Pona doesn't remember buying a sign. She does remember being irate after Baker interrupted a meeting of twenty people to confront the young man.

But that's not why she left.

"We'd set down ground rules," Pona sighs, "and one of them was 'no retail.' All of a sudden, two display cases appeared; she said she got them at a going-out-of-business sale. And then there was stuff in the cases and a woman selling it.

"Debi was never there with her shingle out and the lights on," she continues. "People would come looking for her, saying her check had bounced or something, and my classes kept getting disrupted. Finally I had to print on three-by-five cards: 'I share this location with Debi Baker, I do not know her whereabouts, I'm terribly sorry.' I'd say, 'I can't stop my class, here,' and give them the card like a deaf person."

Pona was also disturbed by the "enormous number of cats in her little bitty house, maybe 40 upstairs at that time, and feral cats in the basement and dog crates all stacked in a tiny kitchen."

But what bothered her most was the handling:

"I saw her jiggle a kitten in front of a dog so he'd perk up for the photo.
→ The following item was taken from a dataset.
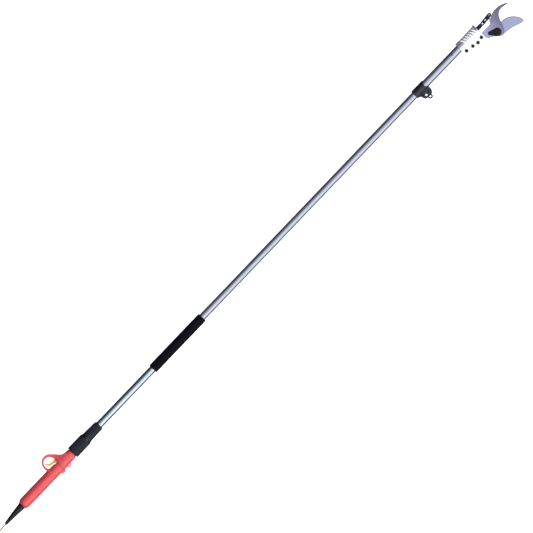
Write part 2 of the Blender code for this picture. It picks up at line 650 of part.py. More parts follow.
def hook_outline():
    """Fixed blade around the pivot: tail in the housing, hook in front."""
    upper = smooth_run(in_mm([
        (4.6, 37.5), (16, 45.4), (27, 52.8), (33.5, 57.6), (42, 60.1), (52.5, 60.7), (66.5, 59.2),
        (80.5, 55.3), (91, 50.6), (99.1, 45.2),
    ]), 2)
    mouth = smooth_run(in_mm([
        (97.3, 42.2), (87.5, 44.8), (73.5, 47.4), (63, 46.8), (54.3, 43.8), (47.3, 38.9), (42, 31.5),
        (36.8, 21), (32.2, 10.5), (28, 0), (22.8, -10.5), (17.5, -16.6), (10.5, -20.4), (1.8, -22),
    ]), 2)
    rear = smooth_run(in_mm([(-7, -16.3), (-14, -9.3), (-21, -2.8), (-28, 1.8), (-38, 5.8)]), 2)
    tail = in_mm([(-41, 15), (-50, 17.5), (-105, 19.6), (-105, 34.3), (-42, 36.6), (0, 36.4)])
    return upper + mouth + rear + tail


def blade_outline():
    """Moving blade around the pivot, with its lever towards +Y."""
    edge = smooth_run(in_mm([
        (22, 13.2), (35, 14), (42, 14.7), (52.5, 13.4), (63, 9.1), (71.8, 3.5), (80.5, -4.6),
        (87.5, -14), (92.8, -23.1), (95.2, -31.5), (94.6, -37.5), (90.3, -40.8),
    ]), 2)
    back = smooth_run(in_mm([
        (82.3, -40.3), (73.5, -37.7), (63, -33.6), (45.5, -28), (28, -24.6), (14, -22.9), (3, -21.5),
        (-6, -15.5), (-12.5, -9.5), (-15, 0), (-11.5, 12), (-4, 26), (4, 38.5), (9.5, 50), (15, 60.5),
    ]), 2)
    pin = (LINK_PIN_X - PIVOT_X, LINK_PIN_Y - PIVOT_Y)
    boss = arc(pin, 7.2 * MM, 170, 0, 8)
    side = in_mm([(27.5, 50), (23, 32), (20.5, 20)])
    return edge + back + boss + side


def make_blades():
    at = (PIVOT_X, PIVOT_Y, 0)
    hook = add("fixed_blade", prism(hook_outline(), HOOK_LOW, HOOK_HIGH), MATERIALS["steel"], at)
    bolt_hole = tool("bolt_hole", rod((0, 0), 6.2 * MM, -12 * MM, 12 * MM, 24), at)
    plate_end = (-22 * MM, 15.5 * MM)
    lock_hole = tool("lock_screw_hole", rod(plate_end, 2.3 * MM, 1 * MM, 12 * MM), at)
    cut(hook, bolt_hole, lock_hole)
    for index, (x, y) in enumerate(HOUSING_SCREWS[1:]):
        cut(hook, tool(f"tail_hole_{index}", rod((x, y), 2.8 * MM, 0, 10 * MM), (FRONT_X, 0, 0)))
    blade = add("cutting_blade", prism(blade_outline(), -BLADE_HALF, BLADE_HALF),
                MATERIALS["blade"], at)
    pin = Vector((LINK_PIN_X - PIVOT_X, LINK_PIN_Y - PIVOT_Y))
    inner_end = pin * ((pin.length - 6.2 * MM) / pin.length)
    outer_end = pin * ((pin.length + 0.4 * MM) / pin.length)
    slot = prism(capsule(inner_end, 3.9 * MM, outer_end, 3.9 * MM, 8), -4 * MM, 4 * MM)
    cut(blade, bolt_hole, tool("lever_slot", slot, at))
    plate = add("lock_plate", prism(capsule((0, 0), 14.8 * MM, plate_end, 6.8 * MM, 14), PLATE_LOW,
                                    PLATE_HIGH), MATERIALS["black_metal"], at)
    cut(plate, bolt_hole, lock_hole)
    bolt = turned_upright([
        (-8.6 * MM, 5.9 * MM), (PLATE_HIGH + GAP, 5.9 * MM), (PLATE_HIGH + GAP, 12.5 * MM),
        (13 * MM, 12.5 * MM), (14.6 * MM, 10.5 * MM),
    ], 24)
    add("pivot_bolt", bolt, MATERIALS["black_metal"], at)
    washer = turned_upright(in_mm([(-3.3, 11.5), (-2.1, 11.5)]), 24)
    nut = rod((0, 0), 10 * MM, -9 * MM, -3.6 * MM, 6)
    for name, form in (("pivot_washer", washer), ("pivot_nut", nut)):
        cut(add(name, form, MATERIALS["dark_steel"], at), bolt_hole)
    screw = turned_upright(in_mm([(3, 2.0), (10.2, 2.0), (10.2, 4.0), (12.0, 4.0), (12.6, 3.3)]))
    add("lock_screw", screw, MATERIALS["dark_steel"], (PIVOT_X - 22 * MM, PIVOT_Y + 15.5 * MM, 0))


# ---------------------------------------------------------------- drive

def make_drive():
    screw = turned([
        (SCREW_REAR, 0), (SCREW_REAR, SCREW_RADIUS), (SCREW_END - 1 * MM, SCREW_RADIUS),
        (SCREW_END, SCREW_RADIUS - 1 * MM), (SCREW_END, 0),
    ], LOW_SIDES)
    add("ball_screw", screw, MATERIALS["steel"], (HOUSING_X, 0, 0))
    nut = tube(SCREW_END - NUT_LENGTH, SCREW_END, NUT_RADIUS, SCREW_RADIUS + 0.45 * MM, 24)
    add("ball_nut", nut, MATERIALS["steel"], (HOUSING_X, 0, 0))
    at = (BAR_PIN_X, BAR_PIN_Y, 0)
    rear = HOUSING_X + SCREW_END + GAP - BAR_PIN_X
    bar = add("pull_bar", block((rear, -5.5 * MM - BAR_PIN_Y, -7.5 * MM),
                                (-8.3 * MM, 9 * MM - BAR_PIN_Y, 7.5 * MM)),
              MATERIALS["black_metal"], at)
    tongue = [(-12 * MM, -6.5 * MM), *arc((0, 0), 6.5 * MM, -90, 90, 10), (-12 * MM, 6.5 * MM)]
    join(bar, tool("bar_tongue", prism(tongue, -4 * MM, 4 * MM), at))
    bore = turned([(rear - 2 * MM, 0), (rear - 2 * MM, 4.6 * MM), (-11.6 * MM, 4.6 * MM),
                   (-11.6 * MM, 0)], LOW_SIDES)
    pin_hole = tool("bar_pin_hole", rod((0, 0), 4.1 * MM, -10 * MM, 10 * MM), at)
    cut(bar, tool("bar_bore", bore, (BAR_PIN_X, 0, 0)), pin_hole)
    pin = add("bar_pin", rod((0, 0), 3.8 * MM, -7.9 * MM, 7.9 * MM), MATERIALS["steel"], at)
    cut(pin, tool("bar_pin_bore", rod((0, 0), 2.2 * MM, -9 * MM, 9 * MM, 12), at))


def make_link():
    """Forked link; its origin is on the bar's pin and it points at the lever's pin."""
    reach = math.hypot(LINK_PIN_X - BAR_PIN_X, LINK_PIN_Y - BAR_PIN_Y)
    turn = math.degrees(math.atan2(LINK_PIN_Y - BAR_PIN_Y, LINK_PIN_X - BAR_PIN_X))
    at = (BAR_PIN_X, BAR_PIN_Y, 0)
    outline = capsule((0, 0), 7.2 * MM, (reach, 0), 7.7 * MM)
    link = add("drive_link", prism(outline, -7.5 * MM, 7.5 * MM), MATERIALS["black_metal"], at, turn)
    cutters = [
        ("link_rear_fork", block(*in_mm([(-10, -10, -4.3), (8.5, 10, 4.3)]))),
        ("link_front_fork", block((reach - 13.0 * MM, -10 * MM, -2.15 * MM),
                                  (reach + 10 * MM, 10 * MM, 2.15 * MM))),
        ("link_window", prism(capsule((13.6 * MM, 0), 2.3 * MM, (20 * MM, 0), 2.3 * MM, 6),
                              -10 * MM, 10 * MM)),
        ("link_rear_hole", rod((0, 0), 4.1 * MM, -10 * MM, 10 * MM)),
        ("link_front_hole", rod((reach, 0), 3.3 * MM, -10 * MM, 10 * MM)),
    ]
    for name, form in cutters:
        form_tool = tool(name, form, at)
        form_tool.rotation_euler = link.rotation_euler
        cut(link, form_tool)
    add("link_pin", rod((0, 0), 3.0 * MM, -8 * MM, 8 * MM), MATERIALS["steel"],
        (LINK_PIN_X, LINK_PIN_Y, 0))


# ---------------------------------------------------------------- battery lead

def add_cord(name, points):
    curve = bpy.data.curves.new(name, "CURVE")
    curve.dimensions = "3D"
    curve.bevel_depth = CORD_DIAMETER / 2
    curve.bevel_resolution = 2
    curve.use_fill_caps = True
    spline = curve.splines.new("POLY")
    spline.points.add(len(points) - 1)
    for target, point in zip(spline.points, points):
        target.co = (*point, 1.0)
    curve.materials.append(MATERIALS["cord"])
    obj = bpy.data.objects.new(name, curve)
    bpy.context.scene.collection.objects.link(obj)
    obj.parent = bpy.data.objects["shaft_axis"]


def make_cord():
    """The lead drops to the floor, winds into the coil and leaves it for the plug."""
    lying = FLOOR + CORD_DIAMETER / 2 + 0.1 * MM
    enter_y = COIL_Y - COIL_MID_RADIUS - COIL_STEP
    route = [
        (RELIEF_X - GAP, RELIEF_TIP_Y, 0), (RELIEF_X - 9 * MM, RELIEF_TIP_Y - 0.5 * MM, -0.8 * MM),
        (RELIEF_X - 18 * MM, RELIEF_TIP_Y - 1.0 * MM, -3.9 * MM),
        (RELIEF_X - 28 * MM, enter_y + 0.4 * MM, -10.3 * MM),
        (RELIEF_X - 38 * MM, enter_y + 0.1 * MM, -16.6 * MM),
        (RELIEF_X - 46 * MM, enter_y, lying + 0.7 * MM), (COIL_X + 19.6 * MM, enter_y, lying),
    ]
    add_cord("battery_cord", smooth_run(route, 1))
    coil = turned([
        (0, COIL_INNER), (0, COIL_OUTER - 1.5 * MM), (1.5 * MM, COIL_OUTER),
        (COIL_HEIGHT - 1.5 * MM, COIL_OUTER), (COIL_HEIGHT, COIL_OUTER - 1.5 * MM),
        (COIL_HEIGHT, COIL_INNER),
    ], SIDES, ring=True)
    for vert in coil.verts:
        vert.co = Vector((vert.co.z, vert.co.y, vert.co.x))
    add("cord_coil", finish(coil), MATERIALS["cord"], (COIL_X, COIL_Y, FLOOR))
    plug_z = FLOOR + PLUG_RADIUS + 0.1 * MM
    leave_y = COIL_Y + COIL_MID_RADIUS + COIL_STEP
    tail_x = COIL_X + 19.6 * MM
    add_cord("cord_tail", [(tail_x, leave_y, plug_z), (tail_x + TAIL_LENGTH / 2, leave_y, plug_z),
                           (tail_x + TAIL_LENGTH, leave_y, plug_z)])
    plug_at = (tail_x + TAIL_LENGTH + GAP, leave_y, plug_z)
    plug = turned(in_mm([
        (0, 0), (0, 3.6), (13, 6.0), (15, 7.4), (31, 7.4), (31, 5.2), (45, 5.2), (45, 0),
    ]), 24)
    add("battery_plug", plug, MATERIALS["black_plastic"], plug_at)
    ring = turned([(31.3 * MM, 5.5 * MM), (31.3 * MM, PLUG_RADIUS), (PLUG_LENGTH - 1.5 * MM, PLUG_RADIUS),
                   (PLUG_LENGTH - 1.5 * MM, 5.5 * MM)], 24, ring=True)
    add("plug_ring", ring, MATERIALS["dark_steel"], plug_at)


MATERIALS = {}


def make_materials():
    table = {
        "tool": ((0.5, 0.5, 0.5), 0.5, 0.0),
        "red": ((0.80, 0.055, 0.07), 0.42, 0.0),
        "gold": ((0.80, 0.53, 0.10), 0.35, 0.0),
        "rubber": ((0.012, 0.013, 0.016), 0.6, 0.0),
        "black_plastic": ((0.018, 0.02, 0.024), 0.45, 0.0),
        "white_plastic": ((0.7, 0.7, 0.68), 0.4, 0.0),
        "board": ((0.02, 0.16, 0.06), 0.5, 0.0),
        "foam": ((0.01, 0.01, 0.012), 0.9, 0.0),
        "aluminium": ((0.62, 0.62, 0.68), 0.33, 0.9),
        "casting": ((0.82, 0.82, 0.85), 0.4, 0.8),
        "steel": ((0.38, 0.37, 0.42), 0.35, 0.9),
        "blade": ((0.52, 0.54, 0.62), 0.28, 0.9),
        "black_metal": ((0.02, 0.02, 0.024), 0.4, 0.6),
        "dark_steel": ((0.03, 0.03, 0.034), 0.4, 0.8),
        "cord": ((0.62, 0.26, 0.09), 0.5, 0.0),
    }
    for name, values in table.items():
        MATERIALS[name] = material(name, *values)


def main():
    clear_scene()
    make_materials()
    axis = bpy.data.objects.new("shaft_axis", None)
    bpy.context.scene.collection.objects.link(axis)
    axis.location = (0, AXIS_Y, AXIS_Z)
    make_handle()
    make_strain_relief()
    make_handle_inside()
    make_lock_neck()
    make_trigger()
    make_collar()
    make_pole()
    make_clamp()
    make_hang_eye()
    make_motor_tube()
    make_housing()
    make_blades()
    make_drive()
    make_link()
    make_cord()


main()
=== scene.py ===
"""Battery pole pruner: the finished look of every piece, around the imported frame."""

import math

import bmesh
import bpy
from bpy.props import FloatProperty, FloatVectorProperty, IntProperty, PointerProperty
from bpy.types import Operator, Panel, PropertyGroup
from mathutils import Matrix, Vector, noise


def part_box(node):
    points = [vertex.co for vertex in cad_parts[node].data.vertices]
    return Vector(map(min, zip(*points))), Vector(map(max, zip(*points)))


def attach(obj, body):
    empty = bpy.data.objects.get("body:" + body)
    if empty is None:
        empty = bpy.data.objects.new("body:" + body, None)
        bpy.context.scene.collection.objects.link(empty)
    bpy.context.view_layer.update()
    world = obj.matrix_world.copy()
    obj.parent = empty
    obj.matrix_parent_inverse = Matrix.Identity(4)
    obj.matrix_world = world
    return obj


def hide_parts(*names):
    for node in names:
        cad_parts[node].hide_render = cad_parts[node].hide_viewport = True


bl_info = {
    "name": "Battery pole pruner",
    "version": (1, 0, 0),
    "blender": (4, 5, 0),
    "location": "3D View > Sidebar > Pruner",
    "description": "Gives a battery pole pruner its finished pieces and materials",
    "category": "Object",
}

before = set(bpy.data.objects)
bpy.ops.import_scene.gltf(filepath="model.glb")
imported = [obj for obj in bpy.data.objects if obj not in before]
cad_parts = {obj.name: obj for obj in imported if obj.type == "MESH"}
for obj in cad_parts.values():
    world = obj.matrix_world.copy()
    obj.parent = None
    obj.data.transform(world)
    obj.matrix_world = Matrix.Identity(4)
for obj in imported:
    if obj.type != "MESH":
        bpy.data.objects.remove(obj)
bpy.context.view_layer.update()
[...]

And in another situation, we were on a set with multiple animals for Eukanuba. A [Great] Dane wasn't cooperating, and she was slapping it around. I put my hand on the dog and said, 'Stop it, or I'll take my animals and get out of here.' People who knew her thought the animals with her had wonderful lives, and they didn't. I would say that in a court of law."

Furious, Baker says, "I would never hit an animal." She says the Dane was dog-aggressive and eyeing Pona's Doberman, and all she did was pop the choke chain.
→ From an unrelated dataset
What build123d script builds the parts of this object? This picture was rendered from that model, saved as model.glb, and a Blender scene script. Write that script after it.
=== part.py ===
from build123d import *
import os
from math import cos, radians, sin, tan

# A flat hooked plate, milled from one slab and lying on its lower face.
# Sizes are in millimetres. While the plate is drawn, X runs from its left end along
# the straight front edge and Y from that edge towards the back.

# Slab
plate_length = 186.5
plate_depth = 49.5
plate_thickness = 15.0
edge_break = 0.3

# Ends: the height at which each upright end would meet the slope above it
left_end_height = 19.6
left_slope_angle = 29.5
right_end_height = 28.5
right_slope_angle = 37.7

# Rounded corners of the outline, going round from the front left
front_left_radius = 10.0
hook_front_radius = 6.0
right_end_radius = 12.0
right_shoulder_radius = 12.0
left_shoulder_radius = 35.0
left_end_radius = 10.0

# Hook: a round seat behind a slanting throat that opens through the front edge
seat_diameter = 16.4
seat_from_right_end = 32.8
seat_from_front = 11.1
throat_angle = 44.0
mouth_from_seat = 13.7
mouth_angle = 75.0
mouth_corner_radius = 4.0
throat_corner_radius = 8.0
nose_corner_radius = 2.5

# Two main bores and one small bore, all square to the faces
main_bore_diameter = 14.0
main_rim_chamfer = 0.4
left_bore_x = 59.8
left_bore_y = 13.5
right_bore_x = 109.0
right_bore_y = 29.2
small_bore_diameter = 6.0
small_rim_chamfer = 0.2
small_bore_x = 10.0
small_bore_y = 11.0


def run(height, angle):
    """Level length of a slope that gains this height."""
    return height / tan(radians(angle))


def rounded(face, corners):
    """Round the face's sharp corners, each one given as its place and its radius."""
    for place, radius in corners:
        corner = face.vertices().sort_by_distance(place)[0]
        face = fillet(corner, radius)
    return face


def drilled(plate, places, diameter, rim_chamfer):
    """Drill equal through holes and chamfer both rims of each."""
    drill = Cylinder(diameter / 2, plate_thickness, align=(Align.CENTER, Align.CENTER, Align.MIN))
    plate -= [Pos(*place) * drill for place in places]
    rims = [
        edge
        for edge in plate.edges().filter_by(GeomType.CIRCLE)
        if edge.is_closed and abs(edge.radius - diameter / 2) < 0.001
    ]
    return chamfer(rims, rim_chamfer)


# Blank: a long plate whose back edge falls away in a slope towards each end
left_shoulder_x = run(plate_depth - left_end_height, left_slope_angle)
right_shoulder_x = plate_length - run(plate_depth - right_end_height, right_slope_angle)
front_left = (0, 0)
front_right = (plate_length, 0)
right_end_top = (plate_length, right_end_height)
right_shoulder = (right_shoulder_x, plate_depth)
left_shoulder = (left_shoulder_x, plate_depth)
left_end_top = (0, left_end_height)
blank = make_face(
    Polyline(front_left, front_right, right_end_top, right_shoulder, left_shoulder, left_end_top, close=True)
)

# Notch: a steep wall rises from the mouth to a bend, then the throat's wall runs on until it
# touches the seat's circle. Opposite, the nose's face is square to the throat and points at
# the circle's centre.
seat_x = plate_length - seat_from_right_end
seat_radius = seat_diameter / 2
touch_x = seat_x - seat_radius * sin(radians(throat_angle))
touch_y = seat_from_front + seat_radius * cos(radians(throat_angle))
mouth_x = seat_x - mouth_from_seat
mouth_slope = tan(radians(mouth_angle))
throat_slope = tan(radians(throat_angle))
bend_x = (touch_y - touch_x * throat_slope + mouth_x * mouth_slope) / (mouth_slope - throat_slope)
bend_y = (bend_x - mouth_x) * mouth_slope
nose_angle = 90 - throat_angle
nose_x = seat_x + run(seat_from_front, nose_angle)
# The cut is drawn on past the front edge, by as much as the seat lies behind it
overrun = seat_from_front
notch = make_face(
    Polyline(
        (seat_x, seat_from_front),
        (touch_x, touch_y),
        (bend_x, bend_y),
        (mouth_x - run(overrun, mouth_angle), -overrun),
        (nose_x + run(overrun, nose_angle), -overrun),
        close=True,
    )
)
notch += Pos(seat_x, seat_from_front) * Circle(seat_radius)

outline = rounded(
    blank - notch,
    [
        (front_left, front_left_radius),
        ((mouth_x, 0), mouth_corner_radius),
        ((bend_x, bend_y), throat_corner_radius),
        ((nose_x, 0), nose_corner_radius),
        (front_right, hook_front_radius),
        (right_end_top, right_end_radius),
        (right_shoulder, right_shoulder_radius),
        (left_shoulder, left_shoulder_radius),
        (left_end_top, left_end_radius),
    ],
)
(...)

A few months after Pona left Animal Behavior Consultants, the woman who'd brought in the retail boutique left, too.

Undaunted, Baker printed up more fliers bragging, "Our staff of trainers and behavioralists are the best in the Midwest," and calling Hollie -- who was maybe 22 at the time and had spent one weekend at a Cornell cat seminar -- a "feline specialist." She then advertised dog training and pet sitting by "Animal Services," listing no name but giving the address as Suite 320, 9999 Manchester Road -- in other words, Box 320 at Mailboxes Etc.
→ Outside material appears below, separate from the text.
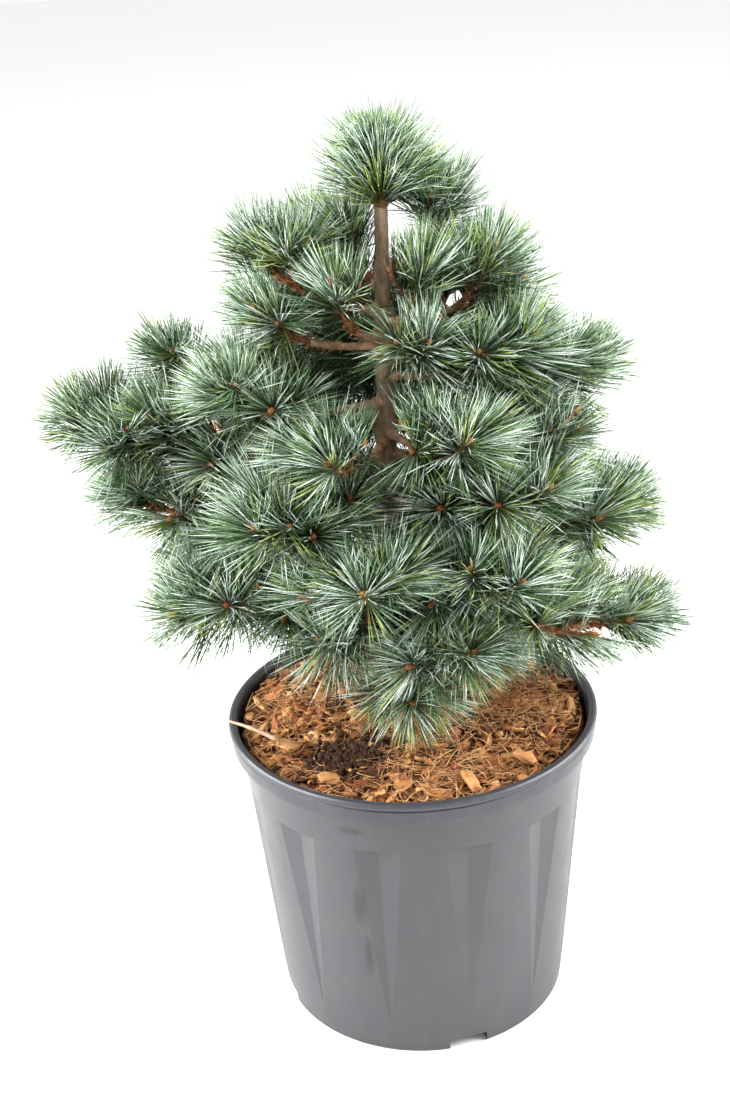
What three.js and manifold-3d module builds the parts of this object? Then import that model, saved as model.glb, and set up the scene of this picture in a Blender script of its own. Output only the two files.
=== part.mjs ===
// Potted japanese white pine in a fluted nursery pot.
// Millimetres, +Z up. The origin is the middle of the pot's flat underside.
// +Y points to the back of the plant, so azimuth 270 degrees is its front.

import * as THREE from "three";
import { mergeVertices } from "three/addons/utils/BufferGeometryUtils.js";
import { ConvexGeometry } from "three/addons/geometries/ConvexGeometry.js";
import Module from "manifold-3d";

const wasm = await Module();
wasm.setup();

// Clearance between neighbouring pieces, and the distance at which vertices count as one
const SEAT_GAP = 0.3;
const MERGE_DISTANCE = 1e-3;

// Pot
const POT_SIDES = 48;
const BASE_RADIUS = 100.8;
const COLLAR_RADIUS = 119.3;
const COLLAR_HEIGHT = 202.4;
const BAND_RADIUS = 125.8;
const BAND_STEP = 0.8;
const RIM_RADIUS = 126.4;
const RIM_HEIGHT = 218;
const LIP_ROUND = 1.6;
const LIP_WIDTH = 7.6;
const FLOOR_HEIGHT = 11;
const WALL = 6.8;
const LIP_WALL = 1.2;

// Flutes in the pot's side
const FLUTE_COUNT = 12;
const FLUTE_TOP = 174.5;
const FLUTE_FOOT = 22;
const FLUTE_HALF_ANGLE = 7.75;
const FLUTE_DEPTH = 4;
const FLUTE_OVERSHOOT = 1.6;
const FLUTE_FOOT_OVERSHOOT = 1.04;

// Drain notches in the pot's foot
const NOTCH_COUNT = 4;
const NOTCH_AZIMUTH = 15;
const NOTCH_WIDTH = 27;
const NOTCH_HEIGHT = 8.5;
const NOTCH_DEPTH = 15;
const NOTCH_OVERSHOOT = 6;

// Soil
const SOIL_EDGE_HEIGHT = 208.5;
const SOIL_TOP = 214;
const SOIL_FLAT_RADIUS = 26;

// Trunk
const TRUNK_FOOT = new THREE.Vector3(-11, 0, SOIL_TOP + SEAT_GAP);
const TRUNK_WAIST = new THREE.Vector3(-9.5, 1, 390.15);
const TRUNK_TIP = new THREE.Vector3(-4.5, 0, 566);
const TRUNK_SIDES = 10;
const TRUNK_STEPS = 9;
const TRUNK_CROWDING = 1.3;
const TRUNK_FOOT_RADIUS = 8.2;
const TRUNK_TIP_RADIUS = 4.2;
const FLARE = 5;
const FLARE_HEIGHT = 16;

// Limbs: each is a curve from the trunk's middle to its leading bud
const KNEE_SHARE = 0.76;
const KNEE_RISE = 0.12;
const LIMB_ROOT_RADIUS = 1.7;
const LIMB_STOUTNESS = 0.0105;
const LIMB_TIP_RADIUS = 1.8;
const LIMB_SIDES = 6;
const BOUGH_STEPS = 4;
const STEM_STEPS = 3;
const CLEARANCE_STEPS = 12;
const LEAFY_SHARE = 0.64;
const LEAFY_MOST = 148;

// Shoots: the end of each stem, and side shoots at its nodes
const LEAD_LENGTH = 42;
const LEADER_LENGTH = 44;
const LEADER_NECK = 4;
const LEADER_LEAN = -2.5;
const NODE_STEP = 36;
const NODE_GAP = 5;
const SIDE_SPREAD = [44, 58];
const SIDE_LIFT = [0, 52];
const SIDE_LENGTH = [36, 46];
const SIDE_LENGTHENING = 6;
const SIDE_TRIES = 4;
const NECK_RADIUS = 1.6;
const CORE_RADIUS = 2.9;
const LIMB_CLEAR = 9;
const TRUNK_CLEAR = 13;
const SHOOT_CLEAR = 13;
const TIP_CLEAR = 30;

// Needles: each shoot's core has bands of faces, and a needle stands on each face
const CORE = { sides: 4, bands: 3 };
const LEADER_CORE = { sides: 6, bands: 4 };
const CORE_END = 0.94;
const NECK_SHARE = 0.16;
const NEEDLE_LENGTH = [49, 40];
const NEEDLE_VARIATION = [0.95, 1.04];
const TIP_NEEDLE_LENGTH = 34;
const LEADER_TIP_NEEDLE = 18;
const NEEDLE_SPLAY = [74, 46];
const LEAST_NEEDLE = 12;
const NEEDLE_SAMPLES = 14;
const FIRST_SAMPLE = 2;
const CELL_CLEAR = 3.4;
const NEEDLE_CLEAR = 2.2;
const SEED = 20731;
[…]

For a while, Hollie helped with Animal Services. But later that year, she, too, broke with Baker.


In Baker's mind, she'd been left holding the bag -- and it bulged with unpaid bills, bounced checks and lawsuits. Yet she says she never even considered declaring bankruptcy.

"My philosophy is 'paying it forward,'" she explains, alluding to the film in which, instead of repaying a favor, a boy does favors for three more people.

It's not a philosophy the courts recognize.

Over the years, Baker has been sued by nine companies and individuals in St. Louis County, ranging from friends and business associates to banks, vendors and a landlord. Anybody else would currently be paying off judgments totaling more than $50,000.

But Baker's got nine lives.

The first two times she was sued, back in 1991 and 1992, she used a lawyer. Then she stopped bothering. In the usual pattern, a summons would be mailed and returned marked "unable to forward," or a process server would make multiple attempts to deliver the summons by hand. A court date would be set. Baker would request continuances, then fail to appear. The court would issue a default judgment against her. And no one would collect a penny.

Successful plaintiffs found no assets to garnishee -- she was self-employed, and her Kirkwood house was in her father's name. She's lived there since 1986, yet the files are fat with failed summonses. Acquaintances made a parlor game of speculating how Baker climbed over the fence in her back yard or parked around the block to evade the servers.